Collected material.
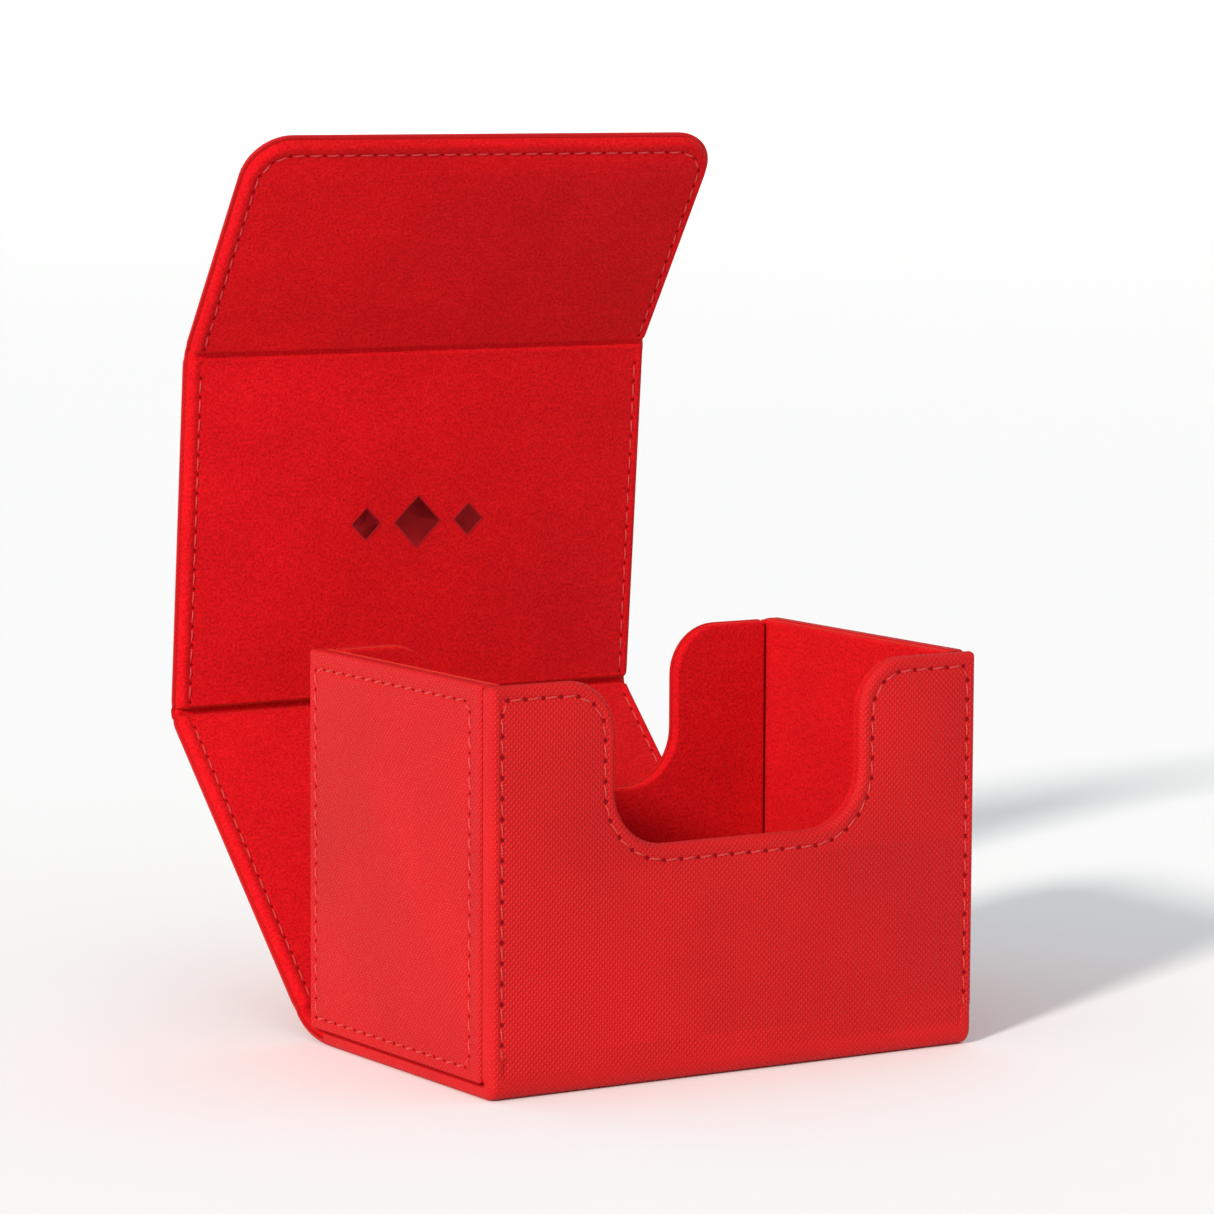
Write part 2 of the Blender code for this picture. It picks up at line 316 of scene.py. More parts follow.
@dataclass(frozen=True)
class HotFoil:
    """Dark red metallic foil, pressed hot into the suede: glossy, with the nap showing through."""

    foil: str = "#A00C16"
    nap: float = 0.6 * MM

    def build(self) -> bpy.types.Material:
        """Builds the material: a metal with fine dents from the fibres below it.

        Returns:
            The material.
        """
        material, tree = new_material("hot_pressed_foil")
        place = add_node(tree, "TexCoord").outputs["Object"]
        noise = add_node(tree, "TexNoise", {
            "Vector": place, "Scale": 1 / self.nap, "Detail": 3.0}).outputs[0]
        bump = add_node(tree, "Bump", {"Height": noise, "Distance": 0.06 * MM, "Strength": 0.6}).outputs[0]
        finish_material(tree, Base_Color=linear(self.foil), Metallic=0.15, Roughness=0.4, Normal=bump,
                        Specular_IOR_Level=0.22)
        return material


@dataclass(frozen=True)
class NeedleHole:
    """The shaded inside of a hole that a needle has punched: fibre ends in almost no light."""

    edge: str = "#980D13"
    deep: str = "#5C070B"
    fibre: float = 0.3 * MM

    def build(self) -> bpy.types.Material:
        """Builds the material: fine noise between two very dark reds.

        Returns:
            The material.
        """
        material, tree = new_material("punched_needle_hole")
        place = add_node(tree, "TexCoord").outputs["Object"]
        noise = add_node(tree, "TexNoise", {
            "Vector": place, "Scale": 1 / self.fibre, "Detail": 2.0}).outputs[0]
        colour = add_node(tree, "Mix", {
            "Factor": noise, "A": linear(self.deep), "B": linear(self.edge)},
            data_type="RGBA").outputs["Result"]
        finish_material(tree, Base_Color=colour, Roughness=1.0, Specular_IOR_Level=0.1)
        return material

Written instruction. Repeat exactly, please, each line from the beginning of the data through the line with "metallic foil, pressed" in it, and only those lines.

The reply.
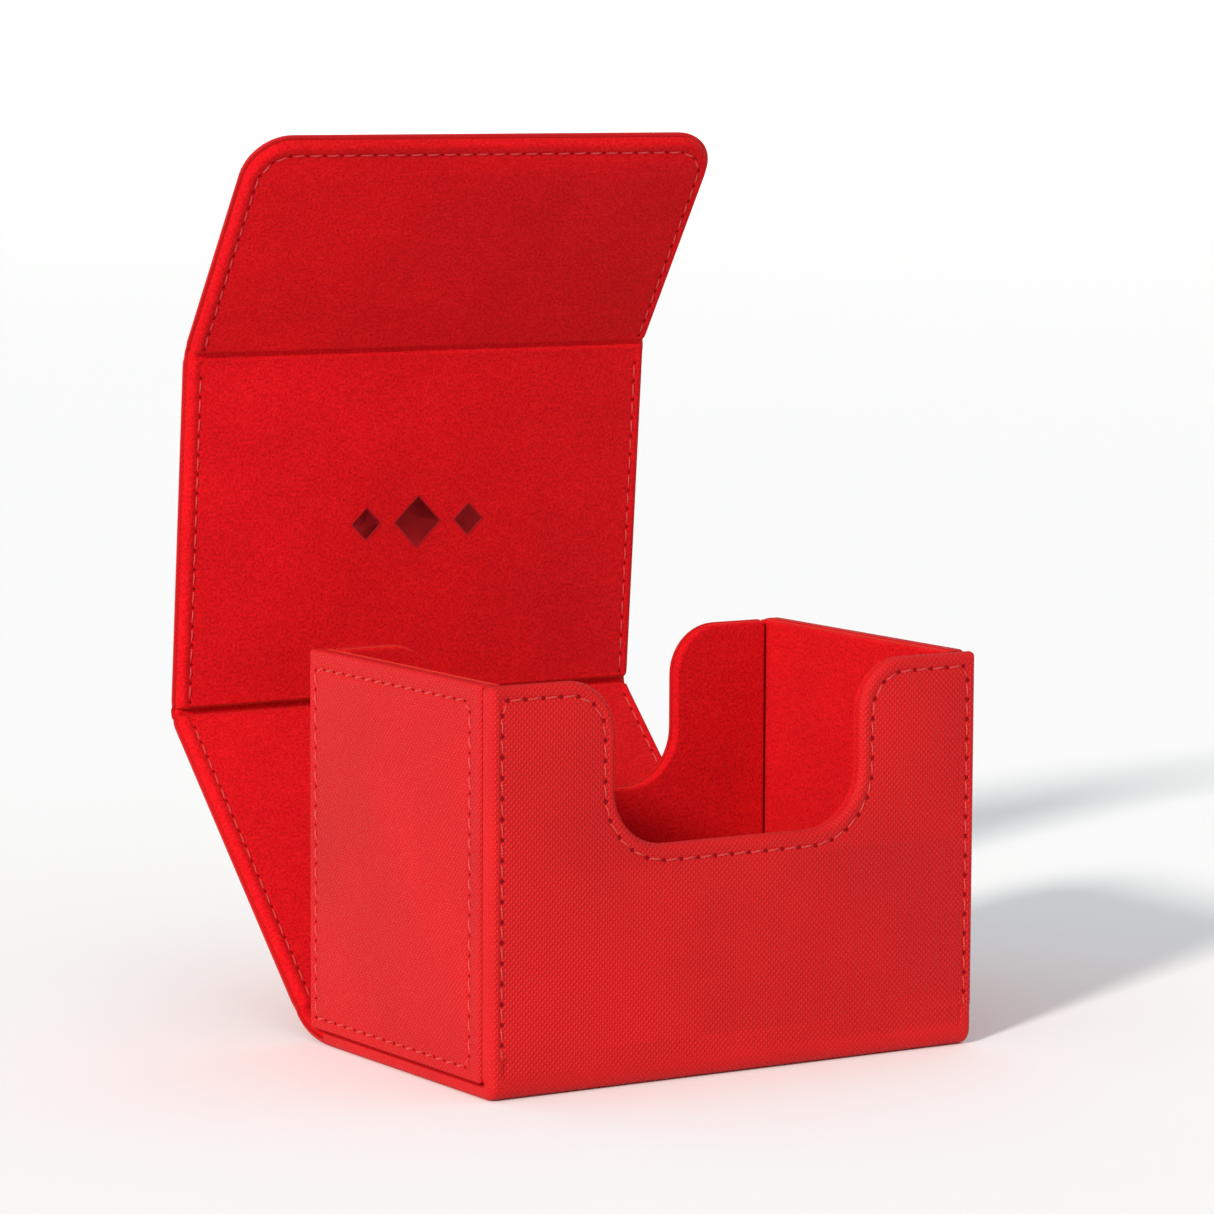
Write part 2 of the Blender code for this picture. It picks up at line 316 of scene.py. More parts follow.
@dataclass(frozen=True)
class HotFoil:
    """Dark red metallic foil, pressed hot into the suede: glossy, with the nap showing through."""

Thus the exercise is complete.